In 1851 the congregation hired carpenter Henry Roethe to construct the modest building pictured, one story with clapboard siding, originally sitting on four large fieldstones. The style is simple Greek Revival, with returns on the eaves and small pediments on the doors and windows. Inside stand the original pews, pulpit, and stove. On the walls hang portraits of Benjamin Franklin, Alexander Humboldt, and Thomas Paine, just as described in a report from 1876. The building sits in a one-acre cemetery, where lie many original members of the congregation.
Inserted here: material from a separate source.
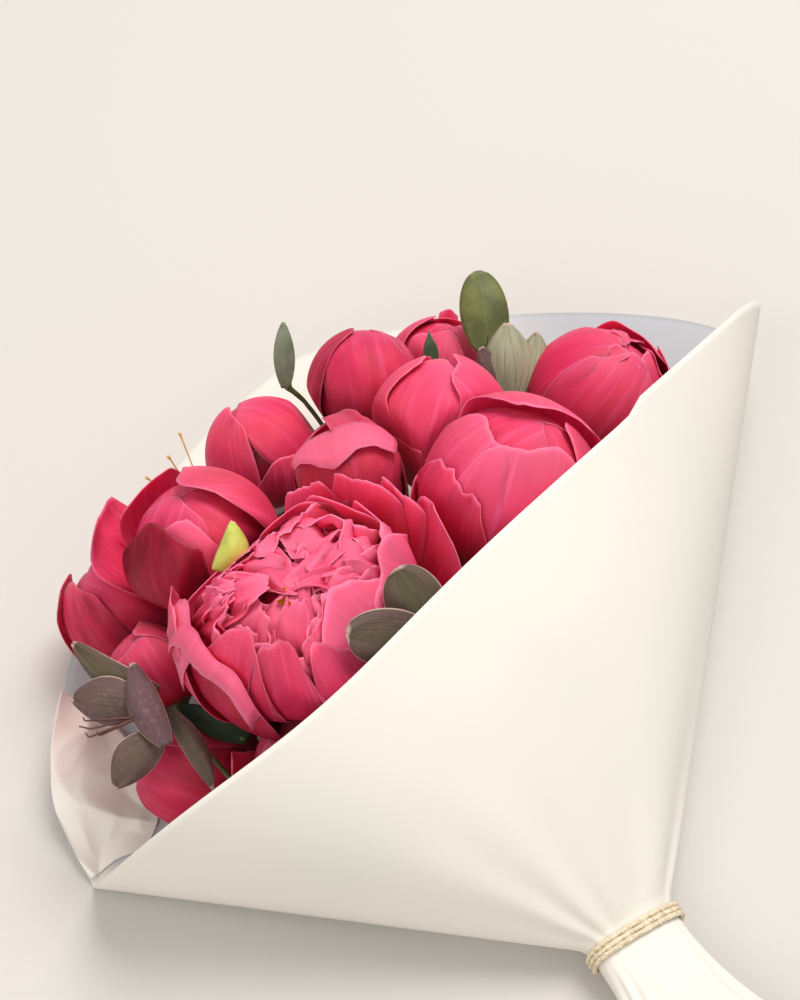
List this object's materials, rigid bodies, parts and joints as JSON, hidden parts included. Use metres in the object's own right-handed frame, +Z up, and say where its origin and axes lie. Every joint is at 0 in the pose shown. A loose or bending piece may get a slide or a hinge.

At formation, the congregation called itself "The First Free Christian Church of the town of Franklin and Oak Creek," but many of the members admired Thomas Paine for his early writings on free thought, and the meeting place soon became commonly known as the "Painesville Chapel" or "Painesville Cemetery Chapel."
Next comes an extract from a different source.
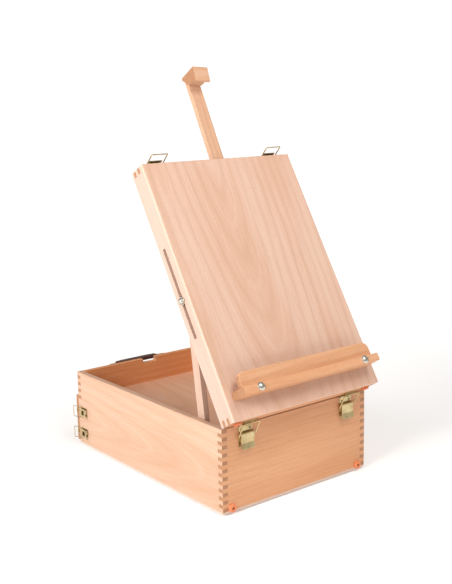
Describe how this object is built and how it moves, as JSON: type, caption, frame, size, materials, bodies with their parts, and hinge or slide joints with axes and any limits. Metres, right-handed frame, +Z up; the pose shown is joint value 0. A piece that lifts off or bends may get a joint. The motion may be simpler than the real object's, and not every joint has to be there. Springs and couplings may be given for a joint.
{
  "type": "box easel",
  "caption": "Table-top wooden box easel: a finger-jointed case with an open tray, rear drawers and a propped drawing-board lid with a canvas ledge and a sliding mast.",
  "frame": {"origin": "on the surface the easel stands on, under the middle of the case", "axes": "+X to the right along the front, +Y to the back where the drawers open, +Z up"},
  "size_m": [0.3178, 0.511, 0.6658],
  "materials": {
    "beech_case": "satin",
    "beech_lid": "satin",
    "beech_board": "satin",
    "beech_panel": "matte",
    "beech_dark": "satin",
    "beech_strut": "satin",
    "beech_drawer": "satin",
    "brass": "satin",
    "screw_steel": "satin",
    "bright_steel": "polished",
    "foot_rubber": "matte",
    "leather": "satin"
  },
  "bodies": {
    "case": {"bottom_panel": "beech_panel", "box_back": "beech_case", "box_front": "beech_case", "box_left_side": "beech_case", "box_right_side": "beech_case", "case_feet": "foot_rubber", "case_latch_bases": "brass", "case_screws": "screw_steel", "case_strikes": "brass", "drawer_shelf": "beech_panel", "handle_brackets": "brass", "hinge_case_leaves": "brass", "hinge_pins": "brass", "tray_floor": "beech_panel"},
    "lid": {"drawing_board": "beech_board", "hinge_lid_leaves": "brass", "ledge_bolts": "bright_steel", "ledge_lip": "beech_dark", "ledge_shelf": "beech_dark", "lid_feet": "foot_rubber", "lid_front_rail": "beech_lid", "lid_latch_bases": "brass", "lid_left_rail": "beech_lid", "lid_rear_rail": "beech_lid", "lid_right_rail": "beech_lid", "lid_screws": "screw_steel", "lid_strikes": "brass", "mast_guide": "beech_strut"},
    "mast_swivel": {"mast_clamp_pad": "brass"},
    "mast": {"mast": "beech_dark", "mast_hook": "beech_dark"},
    "clamp_knob": {"mast_clamp_knob": "brass"},
    "left_stay": {"left_stay_bolt": "bright_steel"},
    "right_stay": {"right_stay_bolt": "bright_steel"},
    "left_strut": {"left_strut": "beech_strut"},
    "right_strut": {"right_strut": "beech_strut"},
    "upper_drawer": {"upper_drawer_front": "beech_drawer", "upper_drawer_tray": "beech_drawer", "upper_drawer_strikes": "brass"},
    "lower_drawer": {"lower_drawer_front": "beech_drawer", "lower_drawer_tray": "beech_drawer", "lower_drawer_strikes": "brass"},
    "handle": {"handle_grip": "leather", "handle_loops": "brass"},
    "front_left_lever": {"front_left_lever": "brass"},
    "front_left_bail": {"front_left_bail": "brass"},
    "rear_left_lever": {"rear_left_lever": "brass"},
    "rear_left_bail": {"rear_left_bail": "brass"},
    "upper_left_lever": {"upper_left_lever": "brass"},
    "upper_left_bail": {"upper_left_bail": "brass"},
    "lower_left_lever": {"lower_left_lever": "brass"},
    "lower_left_bail": {"lower_left_bail": "brass"},
    "front_right_lever": {"front_right_lever": "brass"},
    "front_right_bail": {"front_right_bail": "brass"},
    "rear_right_lever": {"rear_right_lever": "brass"},
    "rear_right_bail": {"rear_right_bail": "brass"},
    "upper_right_lever": {"upper_right_lever": "brass"},
    "upper_right_bail": {"upper_right_bail": "brass"},
    "lower_right_lever": {"lower_right_lever": "brass"},
    "lower_right_bail": {"lower_right_bail": "brass"}
  },
  "joints": [
    {"name": "lid_hinge", "type": "hinge", "parent": "case", "child": "lid", "pos_m": [0, -0.2122, 0.13725], "axis": [1, 0, 0], "range_deg": [-59, 8]},
    {"name": "mast_swivel", "type": "hinge", "parent": "lid", "child": "mast_swivel", "pos_m": [0, -0.0388, 0.46845], "axis": [0, -0.8572, 0.515], "range_deg": [-0.4, 7.2]},
    {"name": "mast_slide", "type": "slide", "parent": "mast_swivel", "child": "mast", "axis": [0.0628, 0.514, 0.8555], "range_m": [-0.135, 0.01]},
    {"name": "clamp_knob_turn", "type": "hinge", "parent": "lid", "child": "clamp_knob", "pos_m": [0, -0.02449, 0.45985], "axis": [0, -0.8572, 0.515], "continuous": true},
    {"name": "left_stay_slide", "type": "slide", "parent": "lid", "child": "left_stay", "axis": [0, 0.515, 0.8572], "range_m": [-0.0094, 0.0665]},
    {"name": "left_strut_hinge", "type": "hinge", "parent": "left_stay", "child": "left_strut", "pos_m": [0, -0.12122, 0.31673], "axis": [1, 0, 0], "range_deg": [-10.24, 1.82]},
    {"name": "right_stay_slide", "type": "slide", "parent": "lid", "child": "right_stay", "axis": [0, 0.515, 0.8572], "range_m": [-0.0094, 0.0665]},
    {"name": "right_strut_hinge", "type": "hinge", "parent": "right_stay", "child": "right_strut", "pos_m": [0, -0.12122, 0.31673], "axis": [1, 0, 0], "range_deg": [-10.24, 1.82]},
    {"name": "upper_drawer_slide", "type": "slide", "parent": "case", "child": "upper_drawer", "axis": [0, 1, 0], "range_m": [0, 0.3]},
    {"name": "lower_drawer_slide", "type": "slide", "parent": "case", "child": "lower_drawer", "axis": [0, 1, 0], "range_m": [0, 0.3]},
    {"name": "handle_hinge", "type": "hinge", "parent": "case", "child": "handle", "pos_m": [0, 0.215, 0.127], "axis": [1, 0, 0], "range_deg": [-60, 50]},
    {"name": "front_left_lever_hinge", "type": "hinge", "parent": "case", "child": "front_left_lever", "pos_m": [-0.105, -0.2135, 0.123], "axis": [-1, 0, 0], "range_deg": [0, 100]},
    {"name": "front_left_bail_hinge", "type": "hinge", "parent": "front_left_lever", "child": "front_left_bail", "pos_m": [-0.105, -0.2134, 0.118], "axis": [1, 0, 0], "range_deg": [0, 134]},
    {"name": "rear_left_lever_hinge", "type": "hinge", "parent": "lid", "child": "rear_left_lever", "pos_m": [-0.117, -0.00465, 0.50897], "axis": [-1, 0, 0], "range_deg": [0, 100]},
    {"name": "rear_left_bail_hinge", "type": "hinge", "parent": "rear_left_lever", "child": "rear_left_bail", "pos_m": [-0.117, -0.00877, 0.51134], "axis": [-1, 0, 0], "range_deg": [0, 60]},
    {"name": "upper_left_lever_hinge", "type": "hinge", "parent": "case", "child": "upper_left_lever", "pos_m": [-0.15217, 0.20132, 0.064], "axis": [0, 0, -1], "range_deg": [0, 100]},
    {"name": "upper_left_bail_hinge", "type": "hinge", "parent": "upper_left_lever", "child": "upper_left_bail", "pos_m": [-0.15211, 0.19822, 0.064], "axis": [0, 0, 1], "range_deg": [0, 101]},
    {"name": "lower_left_lever_hinge", "type": "hinge", "parent": "case", "child": "lower_left_lever", "pos_m": [-0.15217, 0.20132, 0.025], "axis": [0, 0, -1], "range_deg": [0, 100]},
    {"name": "lower_left_bail_hinge", "type": "hinge", "parent": "lower_left_lever", "child": "lower_left_bail", "pos_m": [-0.15211, 0.19822, 0.025], "axis": [0, 0, 1], "range_deg": [0, 101]},
    {"name": "front_right_lever_hinge", "type": "hinge", "parent": "case", "child": "front_right_lever", "pos_m": [0.105, -0.2135, 0.123], "axis": [-1, 0, 0], "range_deg": [0, 100]},
    {"name": "front_right_bail_hinge", "type": "hinge", "parent": "front_right_lever", "child": "front_right_bail", "pos_m": [0.105, -0.2134, 0.118], "axis": [1, 0, 0], "range_deg": [0, 134]},
    {"name": "rear_right_lever_hinge", "type": "hinge", "parent": "lid", "child": "rear_right_lever", "pos_m": [0.117, -0.00465, 0.50897], "axis": [-1, 0, 0], "range_deg": [0, 100]},
    {"name": "rear_right_bail_hinge", "type": "hinge", "parent": "rear_right_lever", "child": "rear_right_bail", "pos_m": [0.117, -0.00877, 0.51134], "axis": [-1, 0, 0], "range_deg": [0, 60]},
    {"name": "upper_right_lever_hinge", "type": "hinge", "parent": "case", "child": "upper_right_lever", "pos_m": [0.15217, 0.20132, 0.064], "axis": [0, 0, 1], "range_deg": [0, 100]},
    {"name": "upper_right_bail_hinge", "type": "hinge", "parent": "upper_right_lever", "child": "upper_right_bail", "pos_m": [0.15211, 0.19822, 0.064], "axis": [0, 0, -1], "range_deg": [0, 101]},
    {"name": "lower_right_lever_hinge", "type": "hinge", "parent": "case", "child": "lower_right_lever", "pos_m": [0.15217, 0.20132, 0.025], "axis": [0, 0, 1], "range_deg": [0, 100]},
    {"name": "lower_right_bail_hinge", "type": "hinge", "parent": "lower_right_lever", "child": "lower_right_bail", "pos_m": [0.15211, 0.19822, 0.025], "axis": [0, 0, -1], "range_deg": [0, 101]}
  ],
  "couplings": [
    {"joint": "left_stay_slide", "follows": "lid_hinge", "m_per_rad": -0.06409},
    {"joint": "left_strut_hinge", "follows": "lid_hinge", "ratio": 0.165},
    {"joint": "right_stay_slide", "follows": "lid_hinge", "m_per_rad": -0.06409},
    {"joint": "right_strut_hinge", "follows": "lid_hinge", "ratio": 0.165},
    {"joint": "front_left_bail_hinge", "follows": "front_left_lever_hinge", "ratio": 1.33},
    {"joint": "upper_left_bail_hinge", "follows": "upper_left_lever_hinge", "ratio": 1},
    {"joint": "lower_left_bail_hinge", "follows": "lower_left_lever_hinge", "ratio": 1},
    {"joint": "front_right_bail_hinge", "follows": "front_right_lever_hinge", "ratio": 1.33},
    {"joint": "upper_right_bail_hinge", "follows": "upper_right_lever_hinge", "ratio": 1},
    {"joint": "lower_right_bail_hinge", "follows": "lower_right_lever_hinge", "ratio": 1}
  ]
}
Rausch left in 1853, leaving Free Thought to again become a Lutheran pastor. The next speaker was Robert Glatz, a former German priest. After he died in 1856, German immigrant and farmer Christian Schroeter became the speaker, and guided the group for years. The congregation numbered 37 in 1876, and activities included biweekly lectures at 10:00 on Sunday morning, a singing society, and circulation of literature like the Freidenker, Truth Seeker, and pamphlets of Karl Heinzen. After Schroeter's passing in 1890, the congregation shrank. They stopped holding meetings in 1905. By 1935 the chapel sat in poor condition, with a leaking roof, broken windows, and birds nesting inside.

In 1936 Alexander Guth assessed the building for the Historic American Buildings Survey, and was impressed. He wrote: "I therefore ascribe this cemetery chapel as one of the outstanding buildings that I have found in my entire years of study of these older structures. The building, together with its unusual setting... of age old spruce trees and burial ground, represents a typical heritage of the past. A veritable bit of New England transplanted to Wisconsin, the building is the embodiment of the best spirit of the colonial type of architecture..." Guth's enthusiasm invigorated the descendants of the chapel's founders. They put a basement under the building, rebuilt the fieldstone foundation, restored the roof, siding and windows, and added the front stairs and electricity. Other than that, they preserved the building very much as built.

Today the chapel is maintained by the Painesville Memorial Association, which meets in the building. Only one Freethinkers Society remains active in Wisconsin: the Freethinkers' Hall at Sauk City.